Teaching and Technology                                                                                           

Six faculty participated in the Inclusive Online Education seminar to assist them as they redesigned an existing course to be offered in an online format during the summer.  Led by our Center for Teaching and Learning Intern Jenene Cook, five online courses were sufficiently enrolled to be offered.  These courses enrolled a total of 53 students and increased our 2015 summer enrollment by nearly 80% over summer 2014 (not counting internships and directed studies).  We will conduct an assessment of these courses in the fall and will continue to provide training for faculty interested in summer online teaching. 

After a few years of piloting courses using mobile technology, the Center for Teaching and Learning, Information Technology, and the Dean of the Faculty joined forces to secure funding that will support 5-6 courses “one-to-one” iPad courses each semester beginning in the fall.  We are grateful to the efforts of a few pioneering faculty and especially Prof. Scott Cohen who has led a faculty learning community on teaching with iPads and will serve as the CTL Fellow for Digital Technology this year. 

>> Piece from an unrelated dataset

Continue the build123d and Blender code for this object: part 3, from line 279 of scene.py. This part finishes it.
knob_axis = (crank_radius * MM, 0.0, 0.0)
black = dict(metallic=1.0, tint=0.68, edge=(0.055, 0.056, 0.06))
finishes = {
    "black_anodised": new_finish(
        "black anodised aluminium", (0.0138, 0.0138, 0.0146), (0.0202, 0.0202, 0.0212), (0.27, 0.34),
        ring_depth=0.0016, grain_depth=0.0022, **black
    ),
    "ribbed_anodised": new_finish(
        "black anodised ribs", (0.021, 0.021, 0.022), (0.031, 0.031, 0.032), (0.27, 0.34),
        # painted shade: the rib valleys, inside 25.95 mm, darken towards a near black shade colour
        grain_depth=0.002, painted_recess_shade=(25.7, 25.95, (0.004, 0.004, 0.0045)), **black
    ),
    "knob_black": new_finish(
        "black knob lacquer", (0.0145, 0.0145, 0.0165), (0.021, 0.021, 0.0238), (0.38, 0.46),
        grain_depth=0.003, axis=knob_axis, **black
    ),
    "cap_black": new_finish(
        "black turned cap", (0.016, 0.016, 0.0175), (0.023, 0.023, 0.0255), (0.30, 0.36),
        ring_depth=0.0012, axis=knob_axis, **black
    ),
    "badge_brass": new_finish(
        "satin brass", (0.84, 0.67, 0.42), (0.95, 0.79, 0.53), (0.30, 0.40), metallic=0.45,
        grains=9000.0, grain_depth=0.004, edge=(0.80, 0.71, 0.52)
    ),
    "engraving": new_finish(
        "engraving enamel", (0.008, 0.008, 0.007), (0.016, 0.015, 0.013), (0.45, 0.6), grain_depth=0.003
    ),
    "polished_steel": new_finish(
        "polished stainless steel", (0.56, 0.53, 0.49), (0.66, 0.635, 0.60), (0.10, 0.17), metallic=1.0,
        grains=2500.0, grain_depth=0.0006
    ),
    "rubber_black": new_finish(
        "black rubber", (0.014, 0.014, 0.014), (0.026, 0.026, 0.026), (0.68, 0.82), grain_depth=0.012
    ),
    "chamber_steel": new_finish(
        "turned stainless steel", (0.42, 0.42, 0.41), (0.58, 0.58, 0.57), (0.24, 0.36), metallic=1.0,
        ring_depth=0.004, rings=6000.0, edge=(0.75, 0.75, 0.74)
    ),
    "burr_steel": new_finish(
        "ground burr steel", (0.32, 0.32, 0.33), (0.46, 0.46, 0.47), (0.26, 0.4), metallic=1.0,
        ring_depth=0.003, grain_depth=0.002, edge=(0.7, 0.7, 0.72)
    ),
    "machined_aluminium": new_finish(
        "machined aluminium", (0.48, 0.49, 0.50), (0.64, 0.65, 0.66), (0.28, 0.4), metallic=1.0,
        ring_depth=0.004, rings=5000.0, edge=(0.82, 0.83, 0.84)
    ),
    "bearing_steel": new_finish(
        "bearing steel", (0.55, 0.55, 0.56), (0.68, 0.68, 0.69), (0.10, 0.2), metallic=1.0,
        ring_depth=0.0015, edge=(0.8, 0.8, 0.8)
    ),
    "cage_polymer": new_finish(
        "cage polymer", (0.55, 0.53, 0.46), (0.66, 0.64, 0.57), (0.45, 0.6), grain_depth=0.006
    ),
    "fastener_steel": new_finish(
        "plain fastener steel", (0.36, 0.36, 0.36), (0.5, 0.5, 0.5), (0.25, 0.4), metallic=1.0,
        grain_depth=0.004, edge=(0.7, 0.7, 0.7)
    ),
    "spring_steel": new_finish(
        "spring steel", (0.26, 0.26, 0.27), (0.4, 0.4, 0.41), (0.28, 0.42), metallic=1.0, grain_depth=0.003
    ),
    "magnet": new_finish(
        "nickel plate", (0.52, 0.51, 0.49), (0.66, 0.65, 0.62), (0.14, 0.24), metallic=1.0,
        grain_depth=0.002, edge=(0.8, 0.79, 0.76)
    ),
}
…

After a comprehensive selection process that involved many faculty, Blackboard Learn was chosen and implemented as our new Learning Management System (eLearn) last summer.  In the fall, IT sponsored training sessions for faculty and we saw an increase in the number of faculty using two or more eLearn features.  More training will be provided this year with a focus on specific features such as gradebook and blogs.  We hope more faculty will explore the use of eLearn to actively engage students and to track student progress throughout the course. 

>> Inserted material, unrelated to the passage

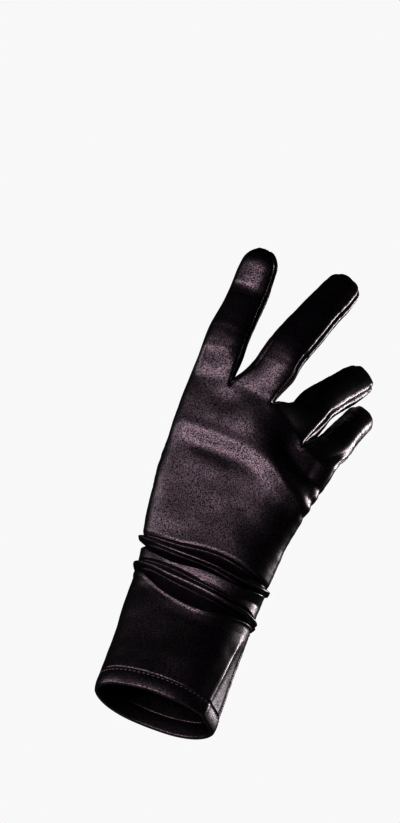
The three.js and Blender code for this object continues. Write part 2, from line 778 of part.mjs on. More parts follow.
// The hem is a band round the wrist whose section has a rounded lower edge.
function hemGeometry() {
  const top = hemHeight - seamGap / 2;
  const roll = hemWall / 2;
  const section = [
    { out: 0, up: top },
    { out: -hemWall, up: top },
    { out: -hemWall, up: roll },
    { out: -hemWall + 0.3 * roll, up: 0.3 * roll },
    { out: -roll, up: 0 },
    { out: -0.3 * roll, up: 0.3 * roll },
    { out: 0, up: roll },
    { out: 0, up: top / 2 },
  ];
  const positions = [];
  for (const turn of handTurns) {
    for (const { out, up } of section) {
      const face = handPoint(turn, up);
      const aside = handPoint(turn + 1, up).sub(handPoint(turn - 1, up)).normalize();
      const outward = aside.cross(handLine(up).forward);
      positions.push(...face.addScaledVector(outward, out).toArray());
    }
  }
  const index = [];
  const around = section.length;
  for (let column = 0; column < handColumns; column += 1) {
    const next = (column + 1) % handColumns;
    for (let i = 0; i < around; i += 1) {
      const j = (i + 1) % around;
      const [a, b] = [column * around + i, column * around + j];
      const [c, d] = [next * around + j, next * around + i];
      index.push(a, c, b, a, d, c);
    }
  }
  return geometryFrom(positions, index);
}

const satin = new THREE.MeshStandardMaterial({ color: "#2a1d2b", roughness: 0.45, metalness: 0 });
const glove = new THREE.Group();
for (const piece of ["trank", "thumb", ...fourchettes]) {
  const mesh = new THREE.Mesh(clothGeometry(piece), satin.clone());
  mesh.name = piece;
  glove.add(mesh);
}
const hem = new THREE.Mesh(hemGeometry(), satin.clone());
hem.name = "hem";
glove.add(hem);

export default glove;
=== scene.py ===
import math

import bpy
import numpy as np
from mathutils import Matrix, Vector, kdtree, noise


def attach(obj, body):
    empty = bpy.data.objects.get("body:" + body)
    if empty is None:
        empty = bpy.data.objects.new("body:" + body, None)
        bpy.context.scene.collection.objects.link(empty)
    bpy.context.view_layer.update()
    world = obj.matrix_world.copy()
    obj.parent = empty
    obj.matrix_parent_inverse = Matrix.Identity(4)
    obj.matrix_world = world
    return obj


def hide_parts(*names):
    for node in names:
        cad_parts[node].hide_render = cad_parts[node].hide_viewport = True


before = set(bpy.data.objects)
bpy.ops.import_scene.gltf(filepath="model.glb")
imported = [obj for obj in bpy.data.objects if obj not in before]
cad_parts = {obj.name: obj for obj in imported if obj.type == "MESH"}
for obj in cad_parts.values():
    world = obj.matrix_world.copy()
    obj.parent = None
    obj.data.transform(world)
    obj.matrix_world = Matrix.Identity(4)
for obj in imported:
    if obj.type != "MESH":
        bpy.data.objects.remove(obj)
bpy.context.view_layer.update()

mm = 0.001
print("frame loaded, nodes:", ", ".join(sorted(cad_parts)))

# The worn form in millimetres, with the sizes that the solids have. Tables hold shares of the
# named sizes: places along the cuff or palm, half breadths, half depths and how round a section is.
form = {
    "cuffLength": 70.0, "cuffBreadth": 60.0, "cuffDepth": 44.0,
    "palmLength": 88.0, "palmBreadth": 77.0, "palmDepth": 28.0,
    "wristBend": 18.0, "wristReach": 26.0, "lineShare": 1.1, "hemHeight": 8.0, "evenRowsFrom": 0.2,
    "fingerRoundness": 0.8, "fingerBlend": 17.0, "jointReach": 12.0,
    "tipReach": 9.0, "tipTurn": 1.4, "sideTurnRoot": 40.0, "sideTurnTip": 33.0,
    "thumbBlend": 24.0, "thumbLevel": 0.45,
    "cloth": 0.8,        # satin with its seam allowance
    "seamGap": 0.06,     # between two sewn edges, sunk in the groove of the seam
}
sectionNames = ("at", "indexSide", "littleSide", "back", "palm", "roundness")
cuffSections = [
    (0.0, 0.492, 0.478, 0.5, 0.5, 1.0),
    (0.25, 0.497, 0.477, 0.5, 0.5, 1.0),
    (0.5, 0.503, 0.472, 0.495, 0.49, 0.98),
    (0.75, 0.52, 0.47, 0.48, 0.47, 0.96),
    (1.0, 0.535, 0.472, 0.46, 0.44, 0.94),
]
palmSections = [
    (0.14, 0.452, 0.378, 0.64, 0.66, 0.9),
    (0.3, 0.485, 0.39, 0.57, 0.7, 0.87),
    (0.47, 0.506, 0.422, 0.53, 0.69, 0.85),
    (0.64, 0.515, 0.468, 0.51, 0.6, 0.84),
    (0.8, 0.52, 0.503, 0.45, 0.5, 0.84),
    (1.0, 0.518, 0.54, 0.38, 0.42, 0.86),
]
# Cuts between the fingers: degrees round from the middle of the back, and each crotch's place.
cuts = [(-60.0, 0.995), (-27.0, 1.0), (0.0, 0.98), (31.0, 0.845), (60.0, 0.79)]
# Bones are (length, splay, curl) from the knuckle.
fingers = {
    "index": {"knuckle": 0.716, "across": -0.378, "rise": 0.1, "breadth": 19.0, "depth": 16.0,
              "bones": [(44.5, -1.5, -5.0), (25.5, 5.0, 15.0), (22.5, -1.0, -5.0)]},
    "middle": {"knuckle": 0.716, "across": -0.132, "rise": 0.12, "breadth": 19.2, "depth": 16.5,
               "bones": [(48.0, 8.5, -5.0), (29.5, 19.0, 23.0), (27.0, 21.0, 30.0)]},
    "ring": {"knuckle": 0.66, "across": 0.12, "rise": 0.0, "breadth": 17.4, "depth": 15.5,
             "bones": [(46.0, 15.0, 27.0), (27.0, 33.0, 48.0), (23.5, 33.0, 54.0)]},
    "little": {"knuckle": 0.58, "across": 0.362, "rise": 0.0, "breadth": 15.2, "depth": 14.0,
               "bones": [(36.0, 12.0, 28.0), (20.0, 19.0, 49.0), (19.0, 22.0, 52.0)]},
}
thumb = {"breadth": 20.5, "depth": 19.0,
         "bones": [(24.0, -4.0, 66.0), (30.0, 6.0, 47.0), (24.0, 12.0, 30.0)]}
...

Finally, Dean Maria Curtin continues to lead the full implementation of online student course evaluations for all courses.  While completion rates hover around 60%, we see more faculty inviting students to complete evaluations in class through the use of mobile technology such as smart phones and tablets. 

Diversifying the Faculty

In accordance with the recommendations of the report of the Provost’s Advisory Committee on Diversity (PACD), I am pleased to report on our efforts to diversify the faculty as part of this annual report. 

  • Faculty searches: We conducted six faculty searches this year and five new full-time faculty members were successfully hired.  In each of the five successful searches, at least one of the final candidates brought to campus was from an underrepresented ethnic and racial group in the U.S. (African American, Asian American, Latino/as, and Native American) and/or was a woman in field in which women are traditionally underrepresented.  In one case, I asked the department to include a candidate from an underrepresented group who was not originally recommended as a finalist.
  • I appointed a task force in the fall to work on creating a faculty search handbook to include the recommendations of the PACD. As part of their work, they also were tasked with recommending a process to better standardize the faculty search approval process.  An initial draft of the handbook is being revised this summer and I hope to review and approve it early in the fall. 
  • Department chairs have worked closely with HR to revise job announcement language that would better reflect Stonehill’s commitment to attract, hire, and retain diverse faculty. They also have assisted HR in identifying job placement sites that focus on diverse audiences.
  • Since diversifying the faculty is one of the President’s strategic priorities for the coming year, we have secured funding this year to support departments to attend conferences and/or events in order to network and recruit diverse faculty candidates.
  • Dean Maria Curtin and I are working on create training this fall for the Rank and Tenure Committee as well as departmental search committees to insure that deliberations and decisions are not impacted by unconscious bias.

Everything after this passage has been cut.